Another aspect of this has been the rise of the celebrity christian. These are individuals who rise to prominence within the Christian culture and gain a significant amount of clout due to their popularity. This popularity may have come from pastoring a mega-church, authoring a book, or writing a blog or some combination of these or other reasons. This popularity may even be noticed by those who aren’t Christians, for either good or bad reasons.

Again this isn’t saying that any Christians who are popular are bad, just that this has been a shift that has occurred that falls in line with the Culture of Personality. It can be a bad thing as we’ve seen recently with the crumbling of Mark Driscoll’s credibility this year, but it doesn’t have to be. I think there is a vast difference in putting on a show to gain popularity or stir up controversy and becoming popular due to your teaching and speaking/writing style. The simple reality is that before radio, television, and the internet it would be much more difficult to have the kind of popularity needed to gain such followings that we see today.

Another development that may seem a bit odd to some put next to mega-churches and celebrity Christians, but in some ways isn’t since I’d argue it has given us one of the earliest and most well known celebrity Christian, Billy Graham. This development is revival meetings or crusades. Admittedly, this isn’t as popular of a method these days, but I would say it was a transitional piece that wound up paving the way for mega-churches to come later.

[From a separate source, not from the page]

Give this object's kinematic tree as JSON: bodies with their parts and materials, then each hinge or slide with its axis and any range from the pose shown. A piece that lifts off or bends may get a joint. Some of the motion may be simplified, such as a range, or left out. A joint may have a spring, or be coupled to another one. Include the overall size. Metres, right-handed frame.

The basic premise of this is to set up a tent or rent out a auditorium for a traveling speaker to come and fire up believers in that area to increase their witness for the Gospel. This type of meeting could also be a tool used to introduce Christ to those who haven’t heard about him before in the case of Billy Graham’s Crusades. These events tend to be focused around a rather charismatic, engaging, or even forceful individual. Often they are done by an outside personality like a traveling evangelist or member of a para-church organization rather than a local pastor.

The use of this personality with a powerful message was used to bring people to Christ and cause people to recommit to their faith in new ways. While there was most likely a moral component to these meetings, the method of delivery and to some degree I imagine the expected reaction was much more external. It was about presenting the urgent message of salvation or about getting people fired up enough to go out and be winsome in their own faith and not necessarily about daily faithfulness.

I think all of these components have leaked into the expectations for the next generation of leaders. I felt this in my own attempt to become a pastor. I tend to be a bit quiet when meeting new people. It always seemed that my rather quiet and introspective side caused people to question my desire to be a pastor. Also when I spoke of saying that I felt more effective in churches around 100-150 or so the question always became about wanting the church to grow.

It felt like the ideal pastor was someone who was talkative and maybe a bit loud who wanted to pastor a mega-church or at least grow their church into one. Now this may not have been the case, but it is the impression these questions left me with. If this is the case though, then I would say it is another way that the church has shifted into the Culture of Personality.

These are the ways that I think the church culture has bought into the Culture of Personality whether for good or for ill. I think that the church has often become focused on the externals of people a bit too much while ignoring the personal lives and interactions of the personalities we have lifted up. However, this has also given us a wealth of resources to glean from as the accessibility of books, sermons, and other resources that is unprecedented. It is a mixed bag, and the trick is trying to navigate through these pros and cons.